Annihilation est la déconstruction du cinéma de son auteur pour que celui-ci puisse à nouveau se le réapproprié. Le Shimmer au centre de ce film, une anomalie d'origine inconnue qui réfracte ce qui se trouve en son sein pour le remodeler en quelque chose de nouveau, est le parfait symbole de la démarche de Garland. Ici il met en pièces l'humain et son style pour mettre ses obsessions à nues dans une oeuvre sans concessions et d'une inventivité constante que ce soit dans l'univers qu'il dépeint mais aussi les situations qu'il explore. On peut lui reprocher sa structure narrative très didactique, où le côté romancier de Garland ressort un peu trop et plonge dans une narration très "chapitrée", ou encore que les personnages secondaires servent d'avantage de fonctions symboliques plus que d'éléments émotionnelles ou narratifs. Néanmoins on ne peut que s'incliner devant l'abattage de situations inédites et déstabilisantes qui donne à Annihilation un aura unique qui dans ses moments de tensions, ses visuelles ou encore son climax arrivent souvent à créer des séquences jamais vu et qui donne une nouvelle profondeur au genre de la SF. Une imagination constante dont on pardonnera pourtant un passage un peu trop attendu et exécuté maladroitement lorsqu'un des personnages perd la boule.
Mais cela ne pèse vraiment pas lourd face à l'originalité de ce qui nous est proposé et qui arrive à donner un tournant rafraîchissant à la SF qui pourtant semblait un peu trop se répéter ces derniers temps. Le tout est en plus dominé par un très bon casting, avec en tête Natalie Portman qui n'a pas été aussi inspirée et charismatique depuis bien longtemps. Le tour de force de Annihilation vient aussi de ses visuels, alors qu'avec Ex Machina Garland s'était imposé avec une réalisation sobre et une mise en scène minimaliste, il profite ici pour véritablement montrer ses capacités de metteur en scène. Le film est un ravissement constante dans son imaginaire unique avec son bestiaire, ses décors et son traitement des formes aussi spécifique que terriblement cohérent. Fasciné par la génétique et la mutation, il offre des jeux de couleurs et de formes souvent brillant aidé par une photographie léchée et des effets spéciaux au réalisme quasi palpable. Il nous gratifie de visions horrifiques mais qui ne s'impose pas par la laideur de ce que l'on voit, mais au contraire de la beauté qui se cache derrière. La monstruosité n'est ici pas laide, elle est d'une beauté déroutante presque poétique et onirique. Chose accentuée par un score musical envoûtant qui appuie cette ambiance hypnotique. En ça, le climax est un des moments les plus effrayants, fascinants et mémorables vu de récentes mémoires dans un film de SF.
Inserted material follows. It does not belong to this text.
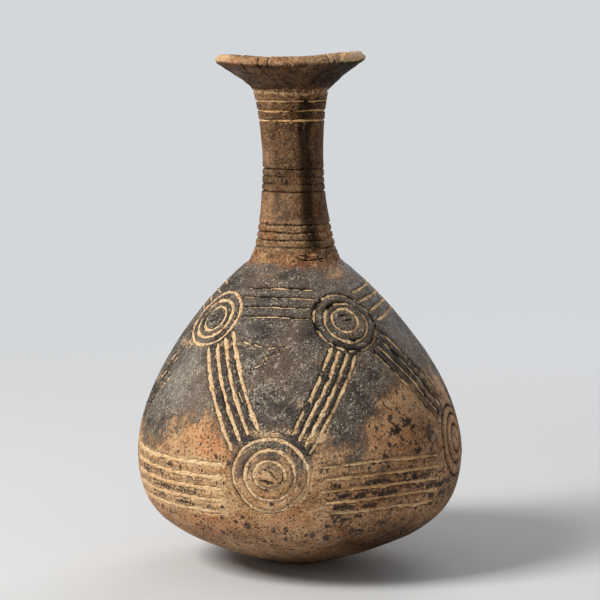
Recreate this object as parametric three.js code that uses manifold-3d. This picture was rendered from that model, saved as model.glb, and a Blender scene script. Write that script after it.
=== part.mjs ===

Annihilation est un classique instantanée de la SF. Un film à l'intelligence remarquable et aux thématiques fortes où Alex Garland confirme son statut de brillant cinéaste. Réflexion sur l'humain en tant que destructeur et créateur de ses propres tourments où son irrationalité n'est justifié que par le divin et l'extraterrestre. L'être humain n'étant qu'une créature insensée où son existence apparaît comme une anomalie, son organisme même étant créer pour s'autodétruire. Fascinante exploration de l'Homme à travers son rapport à la religion et à la science, Garland assoit son cinéma et s'impose aussi comme un réalisateur à l'imagination débordante qu'il expose au travers d'une mise en scène ingénieuse. Soutenu par un très bon casting, il signe une oeuvre mémorable et inventive qui fera date par son audace et son jusqu'au boutisme. Même si la narration est un peu trop didactique et que le traitement des personnages secondaires est un peu faible, ce sont des défauts dérisoires à une grande oeuvre. Unique et intemporel dans son atmosphère particulière et son traitement inspiré de l'invasion extraterrestre, Annihilation est le genre de film qui fait évoluer un genre. Un peu comme l'avait fait le récent Under the Skin dont les deux films partagent quelques similarités.